Тем временем из «града» приходили мрачные известия. Еще 4 августа из Пскова Ходасевич, несмотря на все тамошние невзгоды, успел отправить Андрею Белому, с июня находившемуся в бывшей столице, записку с вопросом о здоровье Блока: уж очень взволновало его сообщение Павлович. Ответ, полученный уже в десятых числах, содержал скорбную новость: «Дорогой Владислав Фелицианович, приехал лишь 8 августа из Царского: застал Ваше письмо. Отвечаю:
— Блока не стало. Он скончался 8 августа[451] в 11 часов утра после сильных мучений: ему особенно плохо стало с понедельника. Умер он в полном сознании. Сегодня и завтра панихиды. Вынос тела в среду, 11-го в 10 часов утра. Похороны на Смоленском кладбище.
Да!
— Что ж тут сказать? Просто для меня ясно: такая полоса; он задохся от очень трудного воздуха жизни; другие говорили вслух: „Душно“. Он просто молчал, да и… задохся.

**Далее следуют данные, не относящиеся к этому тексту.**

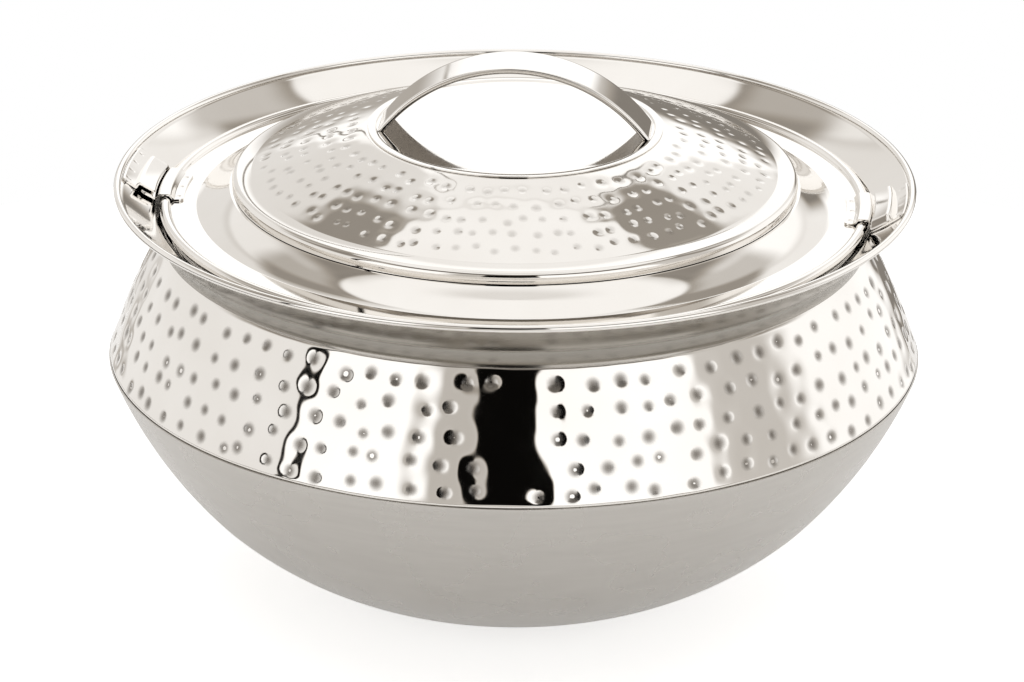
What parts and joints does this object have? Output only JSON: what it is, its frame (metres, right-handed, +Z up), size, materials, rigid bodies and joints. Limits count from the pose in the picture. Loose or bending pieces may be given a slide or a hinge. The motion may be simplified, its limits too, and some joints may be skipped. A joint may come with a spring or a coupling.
{
  "type": "insulated casserole",
  "caption": "Round double-wall insulated steel casserole with a hammered body and lid, a flared rim, a twist-lock lid and a fixed strap handle over a shallow polished dish.",
  "frame": {"origin": "on the table, under the middle of the base", "axes": "+Z up along the vessel's axis; the two lock brackets are centred on -X and +X; the pictured side faces -Y"},
  "size_m": [0.286, 0.286, 0.19],
  "materials": {
    "mirror_steel": "mirror-polished stainless steel",
    "satin_steel": "satin stainless steel",
    "foam": "rigid cellular foam, hidden between the shells",
    "seal": "soft white silicone",
    "plug": "dark moulded plastic"
  },
  "bodies": {
    "vessel": {"outer_bowl": "satin_steel", "foam_plug": "plug", "hammered_wall": "mirror_steel", "neck_collar": "mirror_steel", "flared_rim": "mirror_steel", "inner_pot": "satin_steel", "body_foam": "foam", "lock_bracket_right": "mirror_steel", "lock_bracket_left": "mirror_steel"},
    "seal": {"lid_seal": "seal"},
    "lid": {"lid_crown": "mirror_steel", "lid_skirt": "mirror_steel", "lid_pan": "satin_steel", "lid_foam": "foam", "recess_dish": "mirror_steel", "handle_strap": "mirror_steel", "lock_lug_right": "mirror_steel", "lock_lug_left": "mirror_steel"}
  },
  "joints": [
    {"name": "lid_lift", "type": "slide", "parent": "vessel", "child": "seal", "axis": [0, 0, 1], "range_m": [0, 0.09]},
    {"name": "lid_turn", "type": "hinge", "parent": "seal", "child": "lid", "pos_m": [0, 0, 0.138], "axis": [0, 0, 1], "range_deg": [0, 160]}
  ]
}
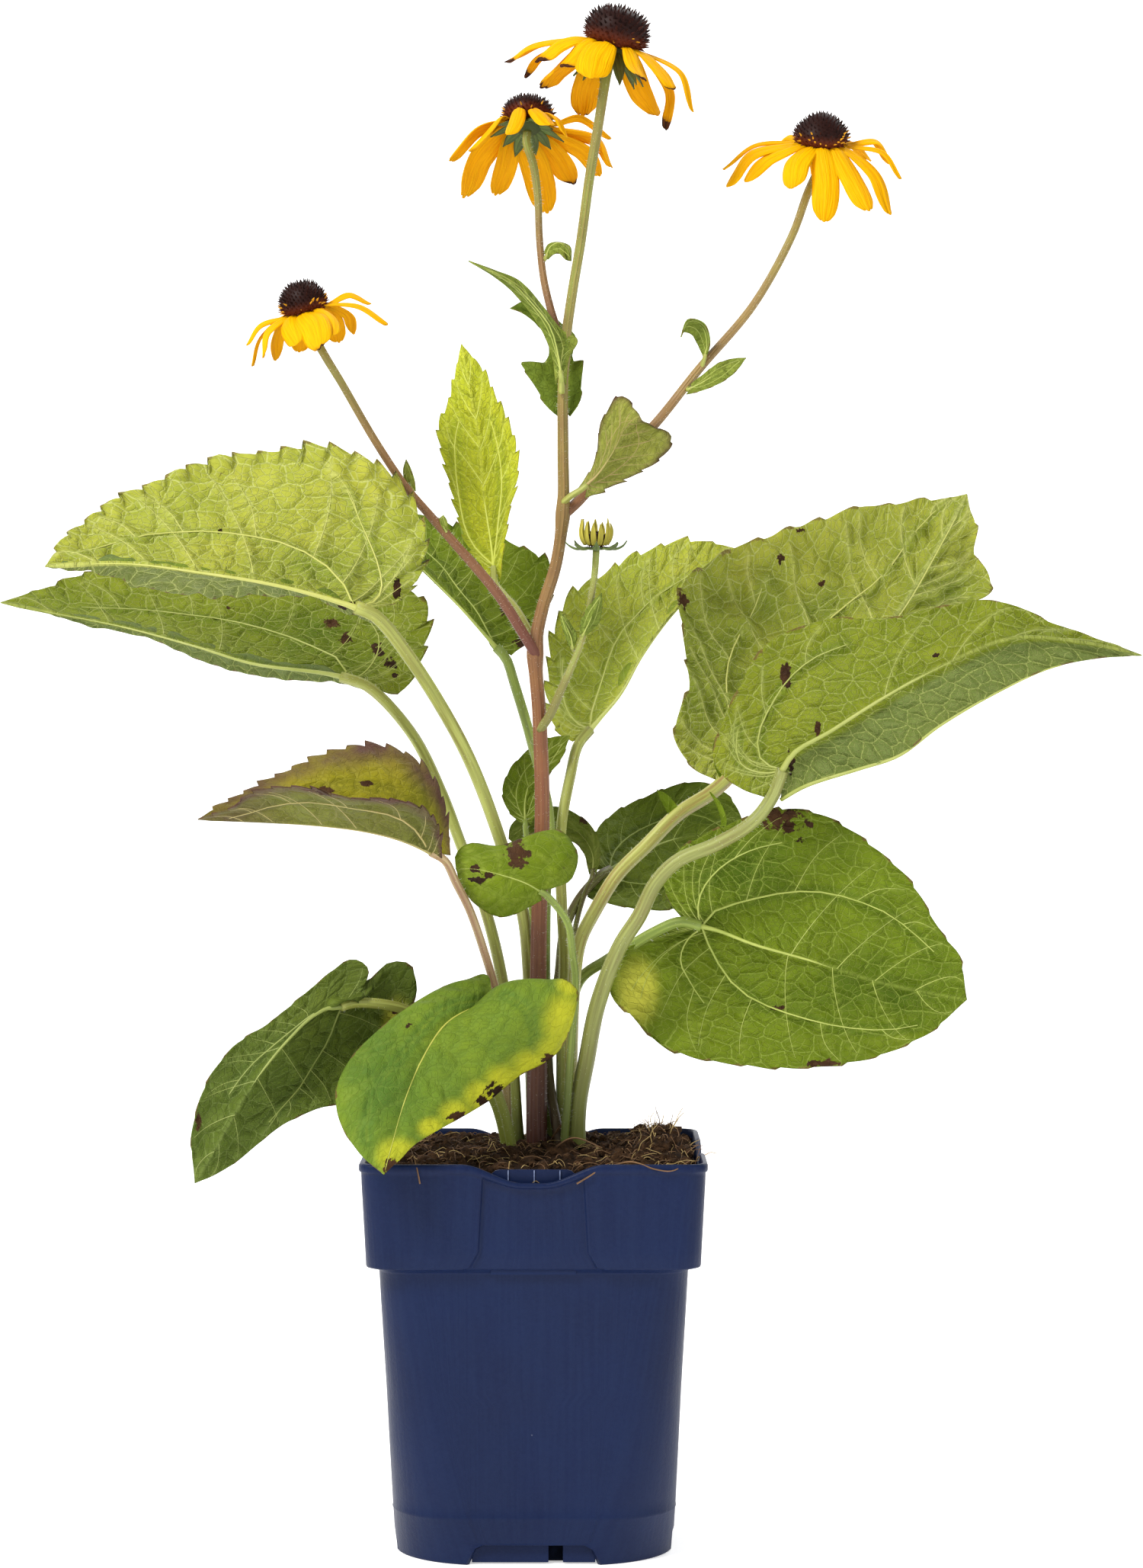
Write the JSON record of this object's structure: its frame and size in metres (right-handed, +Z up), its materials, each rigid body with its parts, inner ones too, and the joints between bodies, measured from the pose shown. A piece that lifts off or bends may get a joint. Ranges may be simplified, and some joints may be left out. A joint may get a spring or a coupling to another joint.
{
  "type": "potted goldsturm black-eyed susan",
  "caption": "Flowering garden perennial in a square nursery pot: tall branched stem with yellow ray flowers, dark cones, an opening bud and a rosette of long-stalked leaves.",
  "frame": {"origin": "middle of the pot's base, on the surface that it stands on", "axes": "+Z up the stem; +X to the right and +Y away as seen from the front, the side that the yellowing leaf hangs over"},
  "size_m": [0.4042, 0.1716, 0.5525],
  "materials": {
    "pot": "satin moulded dark blue polypropylene",
    "soil": "dark fibrous peat",
    "stem": "ridged red-brown stem with short hairs",
    "shoot": "olive green shoot flushed with brown",
    "leaf": "matt green leaf with a pale net of veins",
    "yellowing_leaf": "leaf turning yellow with brown edges",
    "ray": "golden yellow ray with fine lengthwise folds",
    "cone": "dark purple-brown cone of small florets",
    "bract": "dark green hairy bract"
  },
  "bodies": {
    "root": {"pot": "pot", "soil": "soil", "main_stem": "stem", "second_flower_stalk": "shoot", "right_branch": "shoot", "left_branch": "shoot", "bud_shoot": "shoot", "upper_left_leaf": "leaf", "lower_left_leaf": "leaf", "curled_leaf": "leaf", "heart_leaf": "leaf", "young_leaf": "leaf", "torn_leaf": "leaf", "inner_right_leaf": "leaf", "back_left_leaf": "leaf", "upper_right_leaf": "leaf", "lower_right_leaf": "leaf", "round_leaf": "leaf", "back_right_leaf": "leaf", "yellowing_leaf": "yellowing_leaf", "front_left_leaf": "leaf", "tall_leaf": "leaf", "right_node_leaf": "leaf", "spoon_leaf": "leaf", "collar_leaf": "leaf", "stalk_hook_leaf": "leaf", "branch_hook_leaf": "leaf", "branch_side_leaf": "leaf", "branch_sprout_leaf": "leaf", "node_sprout_leaf": "leaf", "bud_right_leaf": "leaf", "bud_left_leaf": "leaf", "top_flower_cone": "cone", "top_flower_rays": "ray", "top_flower_bracts": "bract", "second_flower_cone": "cone", "second_flower_rays": "ray", "second_flower_bracts": "bract", "right_flower_cone": "cone", "right_flower_rays": "ray", "right_flower_bracts": "bract", "left_flower_cone": "cone", "left_flower_rays": "ray", "left_flower_bracts": "bract", "bud_disc": "cone", "bud_rays": "ray", "bud_sepals": "bract"}
  },
  "joints": []
}
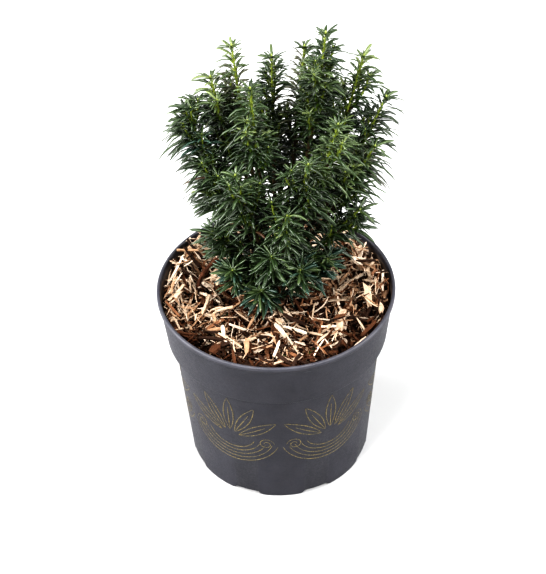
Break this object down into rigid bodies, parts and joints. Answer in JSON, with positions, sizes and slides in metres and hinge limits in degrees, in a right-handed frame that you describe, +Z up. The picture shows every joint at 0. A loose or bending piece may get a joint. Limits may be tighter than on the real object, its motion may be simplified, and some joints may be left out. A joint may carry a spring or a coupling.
{
  "type": "potted english yew shrub",
  "caption": "Small upright conifer shrub with needled shoots on slender boughs, in a round collared nursery pot with root ball and wood-chip mulch.",
  "frame": {"origin": "centre of the pot's flat underside, on the surface it stands on", "axes": "+Z up along the pot's axis; the front of the plant faces -Y; +X to the right"},
  "size_m": [0.1979, 0.19, 0.3995],
  "materials": {
    "pot": "satin anthracite",
    "soil": "dark moist potting soil",
    "mulch": "rough splintered wood chips",
    "bark": "thin scaly red-brown bark",
    "foliage": "glossy dark green needles"
  },
  "bodies": {
    "root": {"pot": "pot", "root_ball": "soil", "wood_chip_mulch": "mulch", "trunk": "bark", "bough_left_outer": "bark", "bough_left_inner": "bark", "bough_left_tall": "bark", "bough_back_centre": "bark", "bough_right_inner": "bark", "bough_right_tall": "bark", "bough_right_upper": "bark", "bough_right_outer": "bark", "bough_front_left_tall": "bark", "bough_front_right": "bark", "bough_right_lower": "bark", "bough_front_upper": "bark", "bough_front_left_mid": "bark", "bough_left_mid": "bark", "bough_front_mid": "bark", "bough_right_low": "bark", "bough_left_low": "bark", "bough_front_low": "bark", "bough_front_right_low": "bark", "bough_back_left": "bark", "bough_back_right": "bark", "bough_back_left_low": "bark", "bough_back_low": "bark", "bough_back_right_low": "bark", "bough_front_centre_low": "bark", "bough_right_base": "bark", "bough_left_base": "bark", "bough_back_base": "bark", "foliage_left_outer": "foliage", "foliage_left_inner": "foliage", "foliage_left_tall": "foliage", "foliage_back_centre": "foliage", "foliage_right_inner": "foliage", "foliage_right_tall": "foliage", "foliage_right_upper": "foliage", "foliage_right_outer": "foliage", "foliage_front_left_tall": "foliage", "foliage_front_right": "foliage", "foliage_right_lower": "foliage", "foliage_front_upper": "foliage", "foliage_front_left_mid": "foliage", "foliage_left_mid": "foliage", "foliage_front_mid": "foliage", "foliage_right_low": "foliage", "foliage_left_low": "foliage", "foliage_front_low": "foliage", "foliage_front_right_low": "foliage", "foliage_back_left": "foliage", "foliage_back_right": "foliage", "foliage_back_left_low": "foliage", "foliage_back_low": "foliage", "foliage_back_right_low": "foliage", "foliage_front_centre_low": "foliage", "foliage_right_base": "foliage", "foliage_left_base": "foliage", "foliage_back_base": "foliage"}
  },
  "joints": []
}
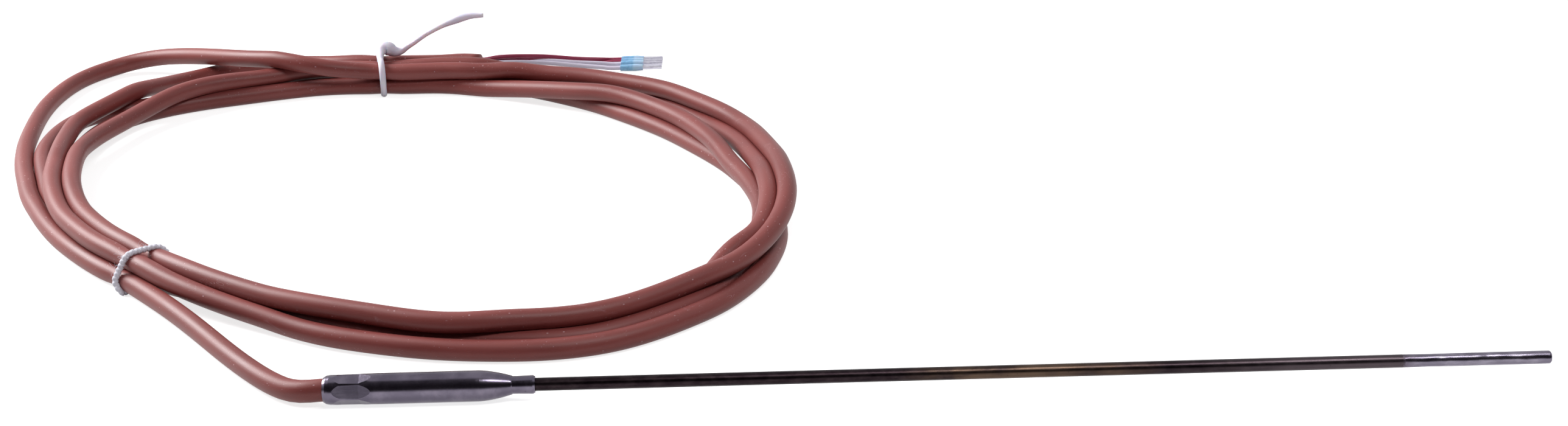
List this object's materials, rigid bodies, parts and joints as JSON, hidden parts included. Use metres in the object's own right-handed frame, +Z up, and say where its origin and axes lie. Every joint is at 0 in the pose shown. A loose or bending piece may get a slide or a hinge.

Эта смерть для меня — роковой часов бой: чувствую, что часть меня самого ушла с ним. Ведь вот: не видались, почти не говорили, а просто „бытие“ Блока на физическом плане было для меня как орган зрения или слуха; это чувствую теперь. Можно и слепым прожить. Слепые или умирают, или просветляются внутренно: вот и стукнуло мне его смертью: пробудись или умри: начнись или кончись. <…> Он был поэтом, т. е. человеком вполне, стало быть: поэтом любви (не в пошлом смысле). А жизнь так жестока: он и задохся.
Эта смерть — первый удар колокола: „поминального“, или „благовестящаго“. Мы все, как люди вполне, „на роковой стоим очереди“: „погибнуть, иль… любить“. Душой с Вами. Б. Бугаев»[452].
Понятно, что значила смерть Блока для Андрея Белого: жизни поэтов были связаны так тесно, так непоправимо, несмотря на все расхождения. Как отреагировал на эту страшную весть Ходасевич? Вот цитата из его письма Владимиру Лидину от 27 августа 1921 года:
«Знаете ли, что эта смерть никак не входит в мое чувство, никак не могу ощутить, что нет Блока, — и не могу огорчиться. Умом понимаю — и просто душит меня злоба, — а огорчения здесь не чувствую. Должно быть, почувствую в Петербурге. Знаете ли, что живых, т. е. таких, чтоб можно еще написать новое, осталось в России три стихотворца: Белый, Ахматова да — простите — я. Бальмонт, Брюсов, Сологуб, Вяч. Иванов — ни звука к себе не прибавят. Липскеровы, Г. Ивановы, Мандельштамы, Лозинские и т. д. — все это „маленькие собачки“, которые, по пословице, „до старости щенки“. Футурспекулянты просто не в счет. Вот Вам и все. Это грустно. (Так называемая пролетарская поэзия, как Вам известно, „не оправдала надежд“: села на задние ноги.) Особенно же грустно то, что, конечно, ни Белому (как стихотворцу), ни, уж подавно, Ахматовой, ни Вашему покорному слуге до Блока не допрыгнуть»[453].